Na sustentação oral realizada na quinta passada, 22, o advogado Tarcísio Vieira, que defende Bolsonaro, disse que o processo contra o ex-presidente tem uma situação ‘idêntica’ ao do julgamento da chapa Dilma-Temer. O advogado argumentou que, à época em que julgou a petista e o emedebista, em 2017, o TSE entendeu que não poderiam ser usados no processo ‘achados posteriores da Lava Jato’.
Citando tal contexto, Tarcísio contestou a ‘narrativa inventiva’ de que a reunião feita por Bolsonaro, em julho, às vésperas do processo eleitoral, ‘passou a ser tida como um rastilho de pólvora que resultou na explosão lamentável dos atos de 8 de janeiro’. O defensor de Bolsonaro argumentou que ‘introjetou-se nas vísceras do processo um corpo estranho’ - em referência à ‘minuta do golpe’ apreendida na residência de Torres, durante buscas da PF em janeiro.
Gonet, de pronto, rechaçou a argumentação do advogado de Bolsonaro. Destacou como o discurso do ex-presidente ganha uma dimensão ainda maior quando se considera os acontecimentos posteriores à reunião, os quais o TSE considerou que compunham o objeto da ação contra Bolsonaro.
O procurador eleitoral destacou que a decisão da Corte eleitoral ‘não tem nada de revolucionária’: “O juiz pode e deve levar em consideração fatos supervenientes que interfiram no julgamento do mérito”, cravou.
Gonet fez referência ao precedente da cassação do ex-deputado federal pelo Paraná, Fernando Francischini - não sobre a decisão do TSE em si, mas sobre julgamento do Supremo Tribunal Federal, quando o então deputado tentou reaver seu mandato na Corte máxima.
Em um primeiro momento, o ministro Kassio Nunes Marques devolveu o mandato ao aliado de Bolsonaro, mas o Plenário da Segunda Turma do STF reverteu a decisão.
Na época, o voto decisivo para a manutenção da cassação de Francischini foi dado pelo ministro Gilmar Mendes. Tal voto foi citado por Gonet na última quinta, 22, para destacar a ‘gravidade’ do ataque de Bolsonaro às urnas eletrônicas.
No julgamento do caso Franceschini, o decano do STF assinalou como tal tipo de narrativa ‘pode comprometer o pacto social em torno das eleições’.
O vice-procurador-geral eleitoral deu ênfase para a argumentação de Gilmar, de que o ‘discurso de ataque sistemático à confiabilidade das urnas eletrônicas não pode ser enquadrado como tolerável em um estado democrático de direito, especialmente por um pretendente a cargo político’.
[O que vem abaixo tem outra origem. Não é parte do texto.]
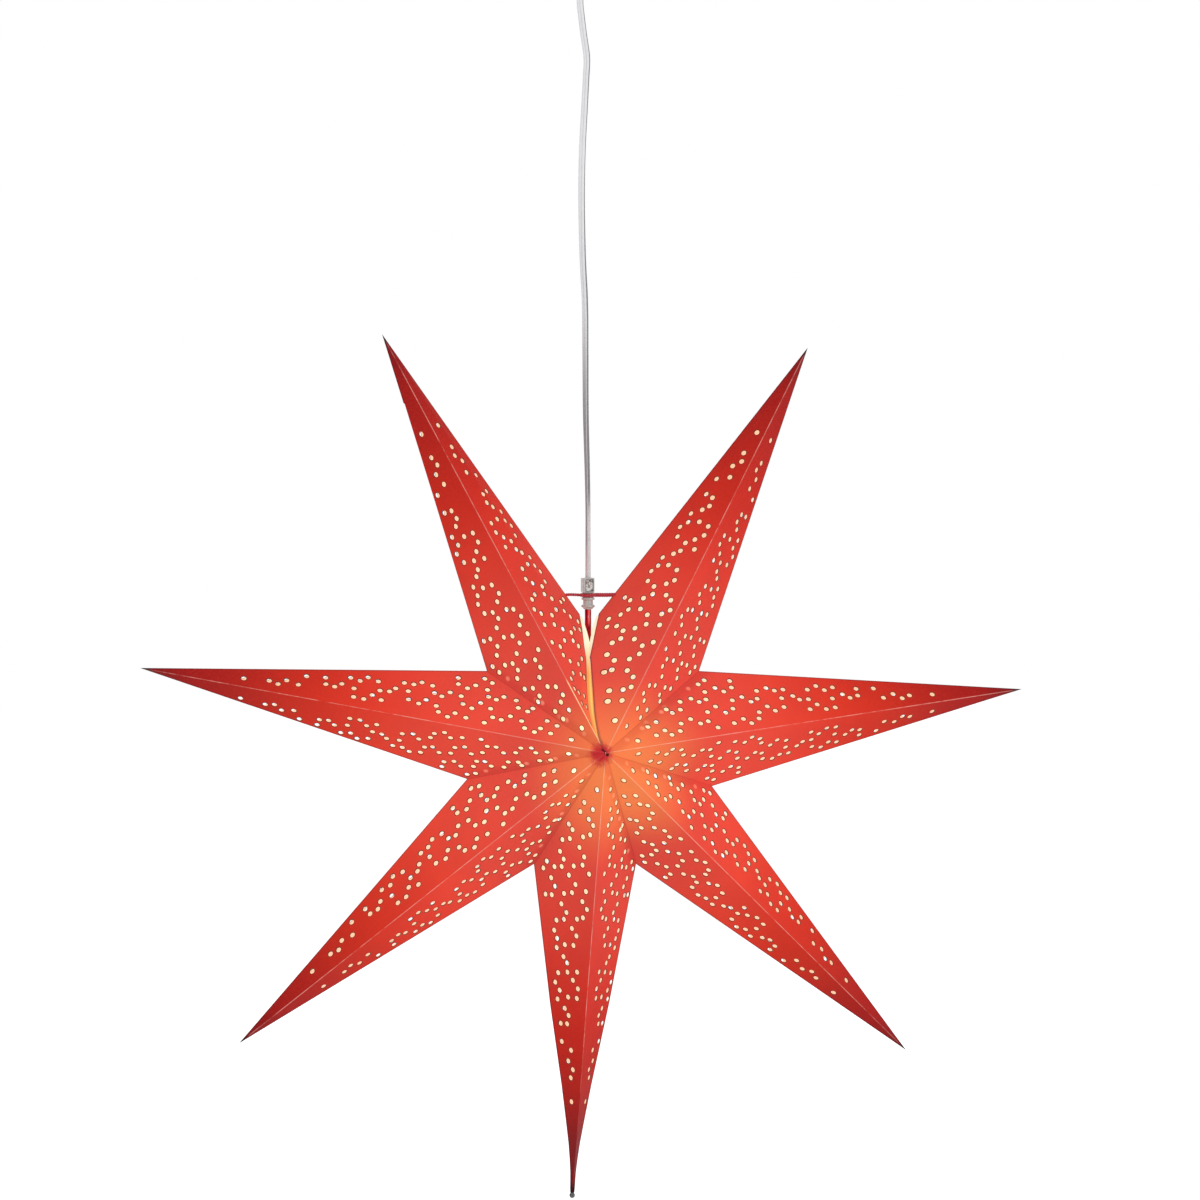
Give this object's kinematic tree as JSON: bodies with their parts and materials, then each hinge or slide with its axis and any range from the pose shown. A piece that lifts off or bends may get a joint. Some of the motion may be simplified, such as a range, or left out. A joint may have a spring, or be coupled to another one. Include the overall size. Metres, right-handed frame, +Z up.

“Aceitar como normal ou legítimo esse discurso de deslegitimação do resultado das urnas volta-se contra a própria Constituição, a qual juramos proteger”, disse Gilmar Mendes, em trecho reproduzido por Gonet.
O procurador usou a fundamentação de Gilmar para reforçar o argumento de que o discurso de Bolsonaro tinha sim o potencial de ‘perturbar a tranquilidade’ em meio às eleições.
Gonet destacou como a ‘desconfiança é causa de estremecimento do apoio popular à própria existência de eleições’. “A normalidade do pleito fica atingida”, indicou.